Then he noticed M. Hamel. He was dressed in his ceremonial green coat, frilled shirt, and black silk cap — the same outfit he brought out only for inspections and prize-giving days. Franz had never seen those clothes on an ordinary school morning, and the sight unsettled him immediately.
The back benches were the biggest surprise of all. They were always empty. That morning, the former mayor, the postmaster, and old Hauser were sitting there quietly, holding worn-out books. Hauser had brought his old primer and was reading from it slowly, moving his lips. These were men who had never sat in a school classroom as students — and yet here they were, as if they somehow knew this was the last chance to be there.
Everything together — the silence, the formal clothes, the village elders, M. Hamel’s visible grief — told Franz that something serious was ending, and it told him all of this before M. Hamel had spoken a single word about the Berlin order.
Q3. How did Franz’s attitude towards school and French change on the day of the last lesson?
Ans: At the start of the story, Franz has no real interest in school at all. He is late, his participles lesson is completely unprepared, and the warm weather outside feels far more inviting than walking into class to face questions he cannot answer. He even considers skipping school entirely and spending the day outdoors.
Then M. Hamel makes his announcement — and everything shifts.
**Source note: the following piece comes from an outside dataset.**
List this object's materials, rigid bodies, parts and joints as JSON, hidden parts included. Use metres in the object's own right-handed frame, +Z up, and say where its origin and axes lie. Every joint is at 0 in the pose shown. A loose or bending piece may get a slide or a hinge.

The grammar books Franz used to drag to school without opening suddenly feel like something worth holding on to. He thinks about all the pages he never read, all the lessons he sat through without listening, and something tightens in his chest that he has never felt in school before. It is not the usual fear of being scolded. It is genuine regret — the kind that only arrives when you realise you have wasted something you cannot get back.
He listens with attention he has never given before. When M. Hamel calls on him and he still cannot recite the participle rules, the shame he feels is different this time. It is quieter, heavier, and has nothing to do with punishment. By the time the clock strikes twelve, Franz has changed in a way that a hundred ordinary school days never managed. His final thought — that M. Hamel had never looked so tall — is not a simple compliment. It is the observation of a boy who finally understands what he had been walking past every day without ever really seeing.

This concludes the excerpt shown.